I must do what follows here in the third person. I need the distance that point of view provides: His name was j. and he appeared in her dream. When she woke she knew that it was a vision of him but not him. His eyes in the dream were cloud-white blue, the color of her husband’s eyes. J.’s are brown. She’d describe those eyes that once electrified her if she could see him in real life, but he had never been totally real. He was not possible. She’d met him before she’d married her husband and fallen madly for him only to discover later to her horror that j. was married. The serial adulterer she’d often write about in her stories, the man she never met again once she’d married, the man she’d always believed had broken her heart before she knew what breaks a heart. That she learned from her husband, the man she would always love even if she could never be with him again, even if she could never sleep with him again—all the things she was certain of and this from a woman who was certain of only one thing: the meaning of an open heart. And this term “open heart” was one she could not define. So even that was surrounded by uncertainties.
Definitions were not her strong suit.
In the dream j., an attorney, was on trial and she had inexplicably been chosen to be his attorney. But she had not been to law school. She was patently unqualified but there was no way out. He had been accused of stealing cigarettes kept in cartons in the office of his closet, kept under lock and key so that no one in the office could smoke them. But j. who used to be a chain smoker and a self-claimed alcoholic (she never believed that he drank enough to be one, but he had a coin in his pocket, a five-year coin he’d shown her that alcoholics carry after being sober for that long). They were in the court room. She was trying to figure out how to solve the case. She decided, perhaps because of too much television, that lawyers must be detectives, at least criminal lawyers did and she was only interested in crimes of passion and anger. Crimes of need fell into categories that covered the global realm of the human psyche while crimes of passion and anger were primal.

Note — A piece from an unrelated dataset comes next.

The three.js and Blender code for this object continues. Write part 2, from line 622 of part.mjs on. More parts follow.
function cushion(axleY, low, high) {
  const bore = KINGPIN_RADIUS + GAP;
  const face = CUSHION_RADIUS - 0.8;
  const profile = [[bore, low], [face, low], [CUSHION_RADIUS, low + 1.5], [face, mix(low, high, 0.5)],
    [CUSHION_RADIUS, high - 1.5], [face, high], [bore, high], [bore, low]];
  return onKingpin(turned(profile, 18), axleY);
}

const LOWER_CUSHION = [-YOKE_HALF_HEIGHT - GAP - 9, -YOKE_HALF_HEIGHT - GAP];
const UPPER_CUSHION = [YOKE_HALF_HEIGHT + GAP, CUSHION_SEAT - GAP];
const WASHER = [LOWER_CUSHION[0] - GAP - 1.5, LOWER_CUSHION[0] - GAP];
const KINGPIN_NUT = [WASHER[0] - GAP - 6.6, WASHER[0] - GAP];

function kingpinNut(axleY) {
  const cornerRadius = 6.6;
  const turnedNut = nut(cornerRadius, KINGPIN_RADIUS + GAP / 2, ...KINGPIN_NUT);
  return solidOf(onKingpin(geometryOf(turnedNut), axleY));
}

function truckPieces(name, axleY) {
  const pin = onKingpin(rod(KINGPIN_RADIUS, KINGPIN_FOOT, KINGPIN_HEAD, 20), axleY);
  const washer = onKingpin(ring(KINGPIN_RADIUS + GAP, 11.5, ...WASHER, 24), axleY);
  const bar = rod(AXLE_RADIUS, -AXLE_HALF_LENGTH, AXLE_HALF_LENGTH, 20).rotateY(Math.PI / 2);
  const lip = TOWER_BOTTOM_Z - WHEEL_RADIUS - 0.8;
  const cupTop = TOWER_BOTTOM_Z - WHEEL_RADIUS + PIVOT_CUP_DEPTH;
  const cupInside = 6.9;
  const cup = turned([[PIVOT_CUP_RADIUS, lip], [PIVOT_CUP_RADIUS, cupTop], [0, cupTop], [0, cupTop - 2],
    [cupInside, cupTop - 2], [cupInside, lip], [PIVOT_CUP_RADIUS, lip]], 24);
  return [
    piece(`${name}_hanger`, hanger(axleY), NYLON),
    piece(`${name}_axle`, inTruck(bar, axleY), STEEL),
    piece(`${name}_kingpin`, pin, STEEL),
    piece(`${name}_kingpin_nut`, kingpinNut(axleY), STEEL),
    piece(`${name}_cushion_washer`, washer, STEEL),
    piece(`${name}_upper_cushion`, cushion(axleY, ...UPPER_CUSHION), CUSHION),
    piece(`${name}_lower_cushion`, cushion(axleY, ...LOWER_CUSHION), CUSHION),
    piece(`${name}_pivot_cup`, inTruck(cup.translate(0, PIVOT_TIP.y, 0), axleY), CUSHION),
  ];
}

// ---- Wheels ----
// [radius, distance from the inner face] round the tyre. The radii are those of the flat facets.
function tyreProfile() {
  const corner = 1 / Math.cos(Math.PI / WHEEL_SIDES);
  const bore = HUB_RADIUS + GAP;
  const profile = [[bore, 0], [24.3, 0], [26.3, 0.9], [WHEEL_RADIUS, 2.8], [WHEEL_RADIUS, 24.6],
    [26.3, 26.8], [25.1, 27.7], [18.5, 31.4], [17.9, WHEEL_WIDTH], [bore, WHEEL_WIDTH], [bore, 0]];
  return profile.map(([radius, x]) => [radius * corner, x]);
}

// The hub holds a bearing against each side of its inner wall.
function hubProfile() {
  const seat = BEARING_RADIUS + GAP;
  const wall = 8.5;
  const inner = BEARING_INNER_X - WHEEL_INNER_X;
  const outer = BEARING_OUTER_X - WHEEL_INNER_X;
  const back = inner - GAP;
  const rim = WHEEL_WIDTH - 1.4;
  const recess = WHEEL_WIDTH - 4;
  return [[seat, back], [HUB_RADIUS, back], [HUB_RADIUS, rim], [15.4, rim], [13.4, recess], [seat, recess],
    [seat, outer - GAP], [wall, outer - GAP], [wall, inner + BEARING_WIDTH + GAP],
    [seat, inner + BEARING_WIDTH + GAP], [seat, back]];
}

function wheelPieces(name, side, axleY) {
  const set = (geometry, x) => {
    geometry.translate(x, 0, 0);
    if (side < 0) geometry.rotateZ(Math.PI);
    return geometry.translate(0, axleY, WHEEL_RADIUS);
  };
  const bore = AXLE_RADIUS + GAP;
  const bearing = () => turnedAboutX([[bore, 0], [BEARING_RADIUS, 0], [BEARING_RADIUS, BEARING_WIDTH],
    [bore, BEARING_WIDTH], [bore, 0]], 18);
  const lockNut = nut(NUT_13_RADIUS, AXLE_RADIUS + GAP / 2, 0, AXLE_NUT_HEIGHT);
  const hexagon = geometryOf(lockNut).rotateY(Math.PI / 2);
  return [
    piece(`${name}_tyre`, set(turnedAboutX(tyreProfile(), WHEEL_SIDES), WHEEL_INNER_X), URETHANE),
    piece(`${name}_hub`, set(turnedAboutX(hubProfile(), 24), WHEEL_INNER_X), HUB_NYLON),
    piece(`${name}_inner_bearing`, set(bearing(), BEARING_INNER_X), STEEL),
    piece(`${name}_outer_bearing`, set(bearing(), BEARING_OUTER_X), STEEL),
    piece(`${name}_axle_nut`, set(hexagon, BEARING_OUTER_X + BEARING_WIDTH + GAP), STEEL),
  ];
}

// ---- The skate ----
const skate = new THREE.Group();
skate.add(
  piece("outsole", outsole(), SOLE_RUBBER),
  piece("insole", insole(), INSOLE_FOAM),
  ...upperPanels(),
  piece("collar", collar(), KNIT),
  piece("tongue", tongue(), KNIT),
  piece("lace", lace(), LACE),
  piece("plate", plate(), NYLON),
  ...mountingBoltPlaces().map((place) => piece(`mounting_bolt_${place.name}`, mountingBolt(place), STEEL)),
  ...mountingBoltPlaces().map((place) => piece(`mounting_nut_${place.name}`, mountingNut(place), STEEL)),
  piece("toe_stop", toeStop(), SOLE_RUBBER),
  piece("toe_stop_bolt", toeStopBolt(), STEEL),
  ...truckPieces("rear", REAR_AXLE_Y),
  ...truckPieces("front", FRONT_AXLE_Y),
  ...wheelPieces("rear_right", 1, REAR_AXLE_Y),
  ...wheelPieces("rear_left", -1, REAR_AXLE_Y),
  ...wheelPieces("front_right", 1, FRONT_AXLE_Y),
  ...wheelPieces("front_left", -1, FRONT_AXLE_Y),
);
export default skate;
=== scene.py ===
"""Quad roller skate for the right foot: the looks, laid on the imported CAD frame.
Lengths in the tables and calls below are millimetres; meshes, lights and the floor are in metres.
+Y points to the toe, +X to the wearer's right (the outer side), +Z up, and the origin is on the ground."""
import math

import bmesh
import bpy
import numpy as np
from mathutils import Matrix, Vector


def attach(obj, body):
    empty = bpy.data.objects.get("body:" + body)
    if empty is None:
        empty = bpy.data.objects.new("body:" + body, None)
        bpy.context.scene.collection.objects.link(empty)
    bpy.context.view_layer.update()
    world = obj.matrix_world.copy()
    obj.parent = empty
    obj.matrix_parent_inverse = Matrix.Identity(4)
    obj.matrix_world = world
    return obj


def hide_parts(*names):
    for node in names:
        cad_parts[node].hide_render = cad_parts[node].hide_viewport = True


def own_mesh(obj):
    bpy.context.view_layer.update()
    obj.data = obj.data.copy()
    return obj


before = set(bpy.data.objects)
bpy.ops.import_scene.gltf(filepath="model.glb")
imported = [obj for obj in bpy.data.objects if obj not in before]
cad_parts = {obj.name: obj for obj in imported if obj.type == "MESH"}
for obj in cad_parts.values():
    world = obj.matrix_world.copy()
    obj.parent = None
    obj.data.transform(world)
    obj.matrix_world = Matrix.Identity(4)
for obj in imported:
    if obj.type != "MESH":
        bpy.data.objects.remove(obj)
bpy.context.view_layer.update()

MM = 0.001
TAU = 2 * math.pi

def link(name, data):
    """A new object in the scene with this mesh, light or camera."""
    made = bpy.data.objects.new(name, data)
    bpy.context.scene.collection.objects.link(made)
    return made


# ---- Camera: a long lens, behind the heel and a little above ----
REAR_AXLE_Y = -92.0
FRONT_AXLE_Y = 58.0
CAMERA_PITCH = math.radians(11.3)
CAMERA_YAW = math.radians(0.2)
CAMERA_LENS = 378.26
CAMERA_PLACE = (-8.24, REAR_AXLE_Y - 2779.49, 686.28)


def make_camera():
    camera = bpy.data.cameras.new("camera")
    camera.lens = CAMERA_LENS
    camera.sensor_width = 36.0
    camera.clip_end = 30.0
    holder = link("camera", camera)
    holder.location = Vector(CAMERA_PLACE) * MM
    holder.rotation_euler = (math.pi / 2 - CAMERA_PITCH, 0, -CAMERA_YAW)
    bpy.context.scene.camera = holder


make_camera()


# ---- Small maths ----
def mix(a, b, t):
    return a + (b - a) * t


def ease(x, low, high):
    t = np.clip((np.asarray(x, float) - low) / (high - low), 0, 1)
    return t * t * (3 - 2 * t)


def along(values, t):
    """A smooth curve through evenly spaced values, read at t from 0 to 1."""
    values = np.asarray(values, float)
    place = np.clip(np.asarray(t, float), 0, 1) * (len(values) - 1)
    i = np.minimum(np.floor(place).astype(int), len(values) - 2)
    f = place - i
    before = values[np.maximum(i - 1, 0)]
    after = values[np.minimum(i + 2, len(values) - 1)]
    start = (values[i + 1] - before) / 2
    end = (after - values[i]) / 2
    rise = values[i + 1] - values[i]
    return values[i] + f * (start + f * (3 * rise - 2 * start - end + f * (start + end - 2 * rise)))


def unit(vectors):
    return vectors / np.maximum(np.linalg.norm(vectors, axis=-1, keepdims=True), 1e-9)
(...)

Or so she thought. Let’s be clear. She was not certain of this or anything but the open heart.
She concluded that he was innocent of the crime of stealing the cigarettes because that crime was not one of need—not for him anyway. It had to be a crime of anger or passion against him. She knew that he was having an affair with an Asian beauty, a young attorney in his office.

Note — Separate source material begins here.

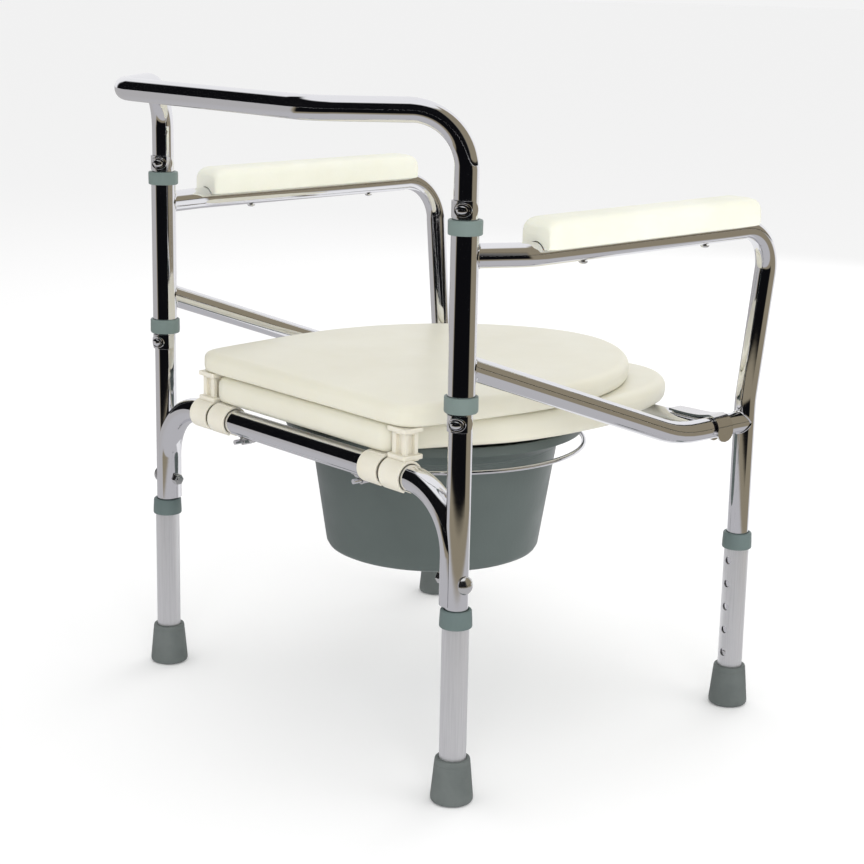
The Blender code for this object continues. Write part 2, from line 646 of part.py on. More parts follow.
for side, s in SIDES:
    x = s * RING_EYE_X
    outer_arc = [(u, v) for u, v in arc(4.1, 180, 360, 8)]
    inner_arc = [(u, v) for u, v in arc(2.8, 360, 180, 8)]
    outline = [(-15.0, 4.4), (-15.0, 3.1), (-4.1, 3.1)] + outer_arc[1:-1]
    outline += [(4.1, 3.1), (7.0, 3.1), (7.0, 4.4), (2.8, 4.4)] + inner_arc + [(-2.8, 4.4)]
    outline = [(s * u, v) for u, v in outline]
    clip = prism("ring_clip_" + side, outline, "Y", -5.5, 5.5, CHROME, at(x, CLIP_Y, RING_Z))
    sx = x - 10.5 if s > 0 else x + 10.5
    cut(clip, cylinder("cut_clip_" + side, at(sx, CLIP_Y, 270), at(sx, CLIP_Y, 290), 2.1, sides=12))
    cut(crossbar, cylinder("cut_ring_screw_" + side, at(sx, CLIP_Y, 276), at(sx, CLIP_Y, 293), 2.2,
                           sides=12))
    lathe("ring_screw_" + side,
          [(0, 290.5), (1.7, 290.5), (1.7, 281.8), (4.2, 281.8), (4.0, 280.0), (2.4, 278.8),
           (0, 278.6)],
          at(sx, CLIP_Y, 0), STEEL, 12, False)

bpy.context.view_layer.update()
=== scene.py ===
import json
import math

import bmesh
import bpy
from mathutils import Matrix, Vector, noise

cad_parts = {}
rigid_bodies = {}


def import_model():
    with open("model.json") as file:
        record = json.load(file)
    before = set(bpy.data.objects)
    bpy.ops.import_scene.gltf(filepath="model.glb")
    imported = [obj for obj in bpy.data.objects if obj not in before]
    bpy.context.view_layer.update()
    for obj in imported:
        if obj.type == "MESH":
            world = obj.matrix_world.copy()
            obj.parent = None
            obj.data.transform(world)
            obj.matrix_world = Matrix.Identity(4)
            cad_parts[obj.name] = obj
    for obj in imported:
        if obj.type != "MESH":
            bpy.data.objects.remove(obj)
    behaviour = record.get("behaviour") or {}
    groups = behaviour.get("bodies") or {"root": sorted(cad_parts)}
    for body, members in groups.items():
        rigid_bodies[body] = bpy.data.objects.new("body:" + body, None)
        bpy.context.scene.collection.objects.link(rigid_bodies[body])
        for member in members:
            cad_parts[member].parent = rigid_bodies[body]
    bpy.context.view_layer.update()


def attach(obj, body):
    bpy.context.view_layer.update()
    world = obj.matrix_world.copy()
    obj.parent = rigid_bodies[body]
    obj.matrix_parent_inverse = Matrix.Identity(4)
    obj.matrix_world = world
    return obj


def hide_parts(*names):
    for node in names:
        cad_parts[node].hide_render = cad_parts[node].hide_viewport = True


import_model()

MM = 0.001
REAR_Y = 157.0
UPRIGHT_X = 237.2
LEG_Y = -396.5
INNER_R = 11.1
OUTER_R = 12.7
ARM_X = 257.0
ARM_Z = 511.5
BRACE_Z = 309.0
CROSSBAR_Z = 297.0
PAIL_Y = -179.0
BACK_Z = 637.0
BOLT_Z = 212.6
FRONT_BAR_Y = -351.0
FRONT_BAR_Z = 306.0
CLIP_R = 12.2
CLIP_FACE_R = 12.6
CLIP_HALF = 7.6
HOLE_PITCH = 25.4
TOP_HOLE_Z = 160.1
BUTTON_Z = 58.5
PAD_LENGTH = 290.0
SEAT_MIDDLE = Vector((0.0, -190.0))
RING_Z = 279.0
RING_CLIP_X = 97.0
RING_CLIP_Y = -6.0
SIDES = (("left", 1), ("right", -1))


# ---- materials --------------------------------------------------------------
def node_material(name, colour, roughness, metallic=0.0):
    """A new Principled material; returns it with its tree and shader."""
    mat = bpy.data.materials.new(name)
    mat.use_nodes = True
    tree = mat.node_tree
    shader = tree.nodes["Principled BSDF"]
    shader.inputs["Base Color"].default_value = (*colour, 1.0)
    shader.inputs["Roughness"].default_value = roughness
    shader.inputs["Metallic"].default_value = metallic
    return mat, tree, shader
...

She had learned this while awake and separated from D.—a phone call, a drink with j., the man she thought she’d once loved. And of course he was still married.
In the dream he told her he’d left his wife. Left his wife for someone other than herself? How could he? But she would defend him.
Open heart, open heart, open heart.
His wife is a beauty in her own right, a beauty whom he said he didn’t love. But what did he know of love? This she was concluding about herself so she said it about him. Most people come to such conclusions through their own clouded lenses that lack the clarity of cloud-white blue.
Nietzsche says, He who would learn to fly one day must first learn to stand and walk and run and climb and dance; one cannot fly into flying.
J. had not joined the Asian attorney though he was still sleeping with her: “The sex is amazing.” That’s what he said when they met for the drink. That was the sort of thing he said out loud while she drank red wine and he drank water, the sort of thing he should say only to the woman he was having sex with, the sort of thing that made her see that he’d not been the one to break her heart, that there is a difference between disappointment and rejection and that irreparable break in the beating organ at the center of our chests and minds and souls—the metaphor for who we are: human and alive: open heart, open heart, open heart.
Break front
On Friday, February 6, I saw the Obamas at the Alvin Ailey performance. I have a season ticket to the ballet at the Kennedy Center, a box seat in Box 3, the box to the left of the Presidential Box. D. had gone with me (don’t ask—I shall explain in time). Afterwards that night, we sleep, long and deep, entwined together on my side of the bed. I know this because at 7:24 I wake and see that D. lies in my space on the left side of the bed. I climb back into the narrow curve of sheet that his form leaves and sleep again. Bird on a wire. Open heart. Open heart.
I then tell D. my dream about sex and storage:
I wake wanting to make love but don’t say anything. He does too and comes towards me, penis erect. I want his penis inside but he doesn’t want to enter because he says he wants to experiment. He wants my vibrator. The vibrator that I have had since he left me, that never would have been possible for me to have while we were together. He would have been offended by it or so I thought. But when I reach into the side table at my bedside where I keep it, I have instead the side table from the bedroom set, the one table I took from that set that belonged to my first husband and me. Yes, I have been married twice: Two strikes and you’re …
The vibrator is not in the side table. It is empty. I live in a small condo with very little storage. Recently California Closets helped me create more storage but I still had to throw away many prized items I no longer had room for, mostly books—and that, the loss of a book I have read is a difficulty I’ve not been able to overcome—I could live in a library. I was able to save parts of clown costumes I’d made when my children were small and D. took home the clown costume I had made for him, but I couldn’t find my pink gingham clown costume (I made all the costumes in different colors of gingham. His was green. Sarah’s was red. Ben’s was blue. Sarah and Ben are my children from my first marriage.) In the dream, my costume was in the long bureau from that bedroom set, long gone, sold at the sale of our house in Adams Morgan: the four-story Victorian brownstone. In the dream I found this bureau with its ridged top slider for jewelry and underneath, crayons and small blocks, small toys for children. (My daughter is pregnant. Her and her husband’s baby girl is due the end of April.) Then I find my mother’s breakfront that ended up in the basement of the house before Kalorama, the house in Chevy Chase, the colonial that I loved where we bought my first mahogany dining room set that D. sold after I went to Missouri to teach, after he decided to leave me, after we had sold the house. I have recently been to the island of St. Lucia, an island of beaches and rainforests and a dark people with open hearts, where I saw mahogany trees.
In the dream, the breakfront’s first drawer had a silver drawer like the one in my sideboard where I stored my mother’s sterling that my father gave me after she died. That sideboard D. also sold after I’d flown away to that other state to teach fiction writing as a visiting writer. My first book had just come out. No book party. No sixtieth birthday party. Yes, my publisher sent the first copies out on my birthday, March 3. But there was no celebration. There was instead as my father said after D. and I took him, after my mother and sister had died, to his first James Bond movie, “A lot of breakage.”
Derek Walcott who won the Nobel Prize for literature in 1992, the year before my sister died, the year before we took my father to that film, was born and raised in St. Lucia, the isle of indestructible mahogany—or so I’d always thought. In his Nobel acceptance speech, he said, Break a vase and the love that reassembles the fragments is stronger than that love which took its symmetry for granted when it was whole.